Secondly, the closed room in which the sector’s overall fraud strategy is directed must be opened up to an independent voice or two. Governance at the Insurance Fraud Bureau exposes the whole drive to combat fraud to accusations of secretive group think.
And thirdly, performance management of fraud programmes within individual insurers must be ethically audited. I’ve been told of performance metrics in use at big insurers that beggar belief.
Insurers contest such questions with protests that fraud is fraud and that only they understand its technical nature. Yet the credibility of such a response was undermined last year, when Liberty Mutual were fined for, amongst other things, using predictive analytics to identify claims fraud without any real thought as to the training, testing, monitoring or oversight of that analytics. As a result, huge numbers of claimants were mislabelled as fraudulent. Only their complaints caused the insurer to start checking how the levers of their analytics had been set.
Improving Oversight
What this tells us is that oversight of predictive analytics in claims needs to be robust, informed and independently minded. I believe insurers have a couple of years to make sure that their use of predictive analytics is in order. We will see issues come out of the NAIC’s work, and the detail of these shared in closed conversations with the UK regulator. This will then inform output from the FCA as to how they expect insurers to be managing their predictive analytics. This could be diagnostic work or risk based conversations with people on responsibility maps.
The danger for the senior management function holders with whom those conversations are held comes in the form of rationalisations. Replies such as ‘the firm needed this from me’, or ‘no one is really worse off’, or those five most dangerous words in business ‘everyone else is doing it’, are easy to fall back on but disastrous for careers. Claims directors need to be well prepared, not just with better answers, but with more nuanced understandings of the questions.
One forum for this might be the recently formed Society of Claims Professionals. Set up by the Chartered Insurance Institute, it is now home to the tens of thousands of its members working in claims. The committee overseeing it is full of the very people with the authority to steer insurance claims in the right direction. Yet is there the appetite within the Society to take on challenges like the uses to which predictive analytics appears to being put in claims? Time will of course tell and the Society judged (not least by the FCA) accordingly.
An Admission
Finally, while writing this post, it struck me that I’d done some predictive analytics of claims myself in the past. Back in about 1987, the broking firm I worked for had a very safety conscious client who sent it all sorts of data, including on both near miss and actual accidents at work. No one in the broking firm did anything with the near miss data, so one dull day, I loaded it all into my PC (one of only two PCs in the entire firm) and started modelling it.

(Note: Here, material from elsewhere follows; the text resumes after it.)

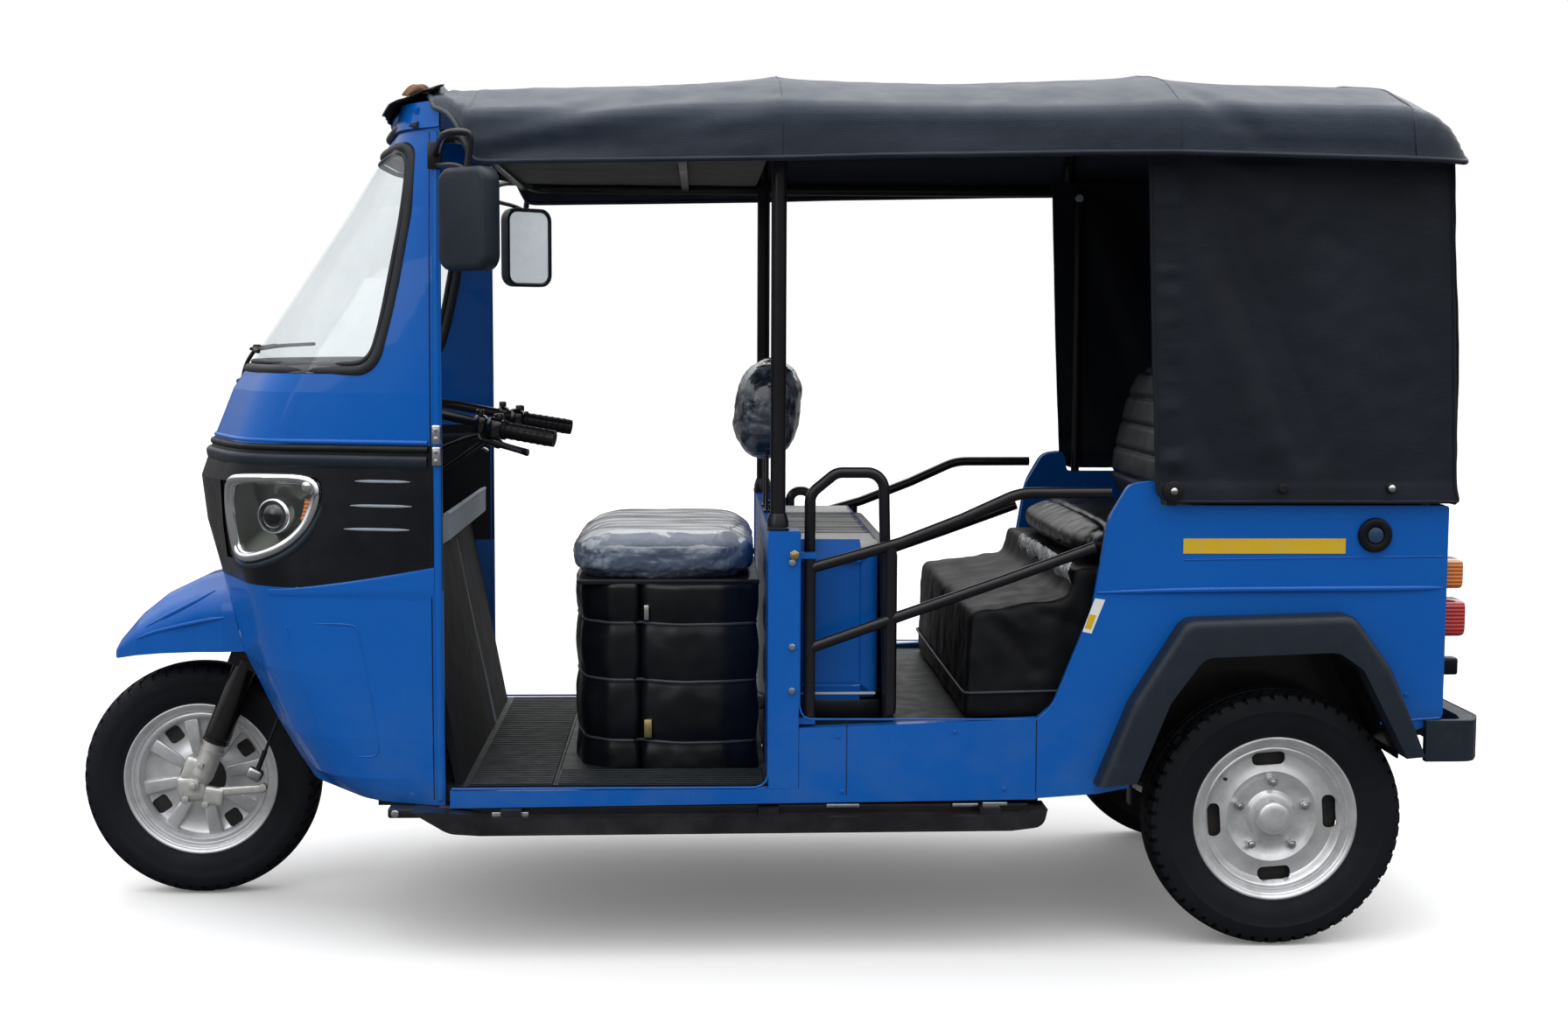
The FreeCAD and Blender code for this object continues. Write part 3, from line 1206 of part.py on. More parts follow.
for build in (lowerCabShell, wheelWell, frontMudguard, fascia, headlamps, upperCabShell,
              windshield, roofCap, chassisFrame, floorPlate, bulkhead, sideSills,
              quarterPanels, wheelArches, fenderFlares, tailPanel, rearBumper, tailLamps,
              toeBoard, dashTray, engineCover, engineBlock, driverCushion, driverBackrest,
              luggageBox, grabRail, seatBox, benchCushion, benchBack, backFrame,
              roofCanopy, roofRails, roofBows, roofPosts, sideCurtains, rearCurtain, mirrors,
              runningBoards, rearAxle, leafSprings, propellerShaft, fork, forkSliders,
              handlebar, wheels, gates):
    build()

doc.recompute()

faults = [obj.Name + " " + obj.Label for obj in doc.Objects
          if "Invalid" in obj.State or "Error" in obj.State]
for piece in subParts:
    if piece.Shape.isNull() or not piece.Shape.isValid() or not piece.Shape.Solids:
        faults.append(piece.Label + " has no valid solid")
if faults:
    raise RuntimeError("; ".join(faults))

os.makedirs("parts", exist_ok=True)
for piece in subParts:
    piece.Shape.exportStep("parts/%s.step" % piece.Label)
    print(piece.Label, len(piece.Shape.Solids), "solids", round(piece.Shape.Volume / 1e6, 2), "litres")
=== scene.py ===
import math

import bpy
from mathutils import Matrix, Vector, noise
from mathutils.bvhtree import BVHTree


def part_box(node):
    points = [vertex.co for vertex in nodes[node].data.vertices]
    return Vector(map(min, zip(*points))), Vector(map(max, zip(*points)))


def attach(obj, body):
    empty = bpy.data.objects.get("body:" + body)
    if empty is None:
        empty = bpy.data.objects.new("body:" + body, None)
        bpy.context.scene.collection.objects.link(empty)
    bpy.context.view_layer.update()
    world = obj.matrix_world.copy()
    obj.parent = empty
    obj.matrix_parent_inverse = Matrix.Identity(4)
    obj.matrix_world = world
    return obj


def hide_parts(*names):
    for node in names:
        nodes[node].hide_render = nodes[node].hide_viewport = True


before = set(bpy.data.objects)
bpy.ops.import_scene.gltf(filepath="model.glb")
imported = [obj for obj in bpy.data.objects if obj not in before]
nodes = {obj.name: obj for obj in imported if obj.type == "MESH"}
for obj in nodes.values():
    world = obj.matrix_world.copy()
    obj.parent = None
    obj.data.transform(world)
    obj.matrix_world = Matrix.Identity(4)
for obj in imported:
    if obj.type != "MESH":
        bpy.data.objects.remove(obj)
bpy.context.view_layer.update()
scene = bpy.context.scene


def boxMiddle(node):
    low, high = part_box(node)
    return (Vector(low) + Vector(high)) / 2


axleX = boxMiddle("front_tyre").x
wheelR = {"front": boxMiddle("front_tyre").z, "rear": boxMiddle("rear_left_tyre").z}
# all in millimetres: rear axle's place, half the rear track, half the body's width
vehicle = {"wheelbase": 2245, "halfTrack": 430, "bodyY": 515.0}


def at(x, y, z):
    # millimetres back from the front axle, right of the centre line and above the ground
    return Vector((axleX + x / 1000, y / 1000, z / 1000))


print("frame loaded,", len(nodes), "nodes")


# working in the editor

def leaveEdit():
    if bpy.context.object and bpy.context.object.mode != "OBJECT":
        bpy.ops.object.mode_set(mode="OBJECT")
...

Patterns started to emerge and the subsequent report told the client to watch out for three combinations of events. They loved it. It confirmed what they already suspected and helped them deliver an evidence based response. It also showed them that their broker understood what mattered to them and was supporting them in that. The result were fewer accidents and a loyal client. I was predicting claims, in order to avoid them. Yet I was doing so in the best interests of this client.
My point is that predictive analytics in claims is not automatically a bad thing. What does matter is the direction that is given to it and the leadership around how that direction is followed. Both have an important ethical dimension that the sector needs to fully grasp and deliver.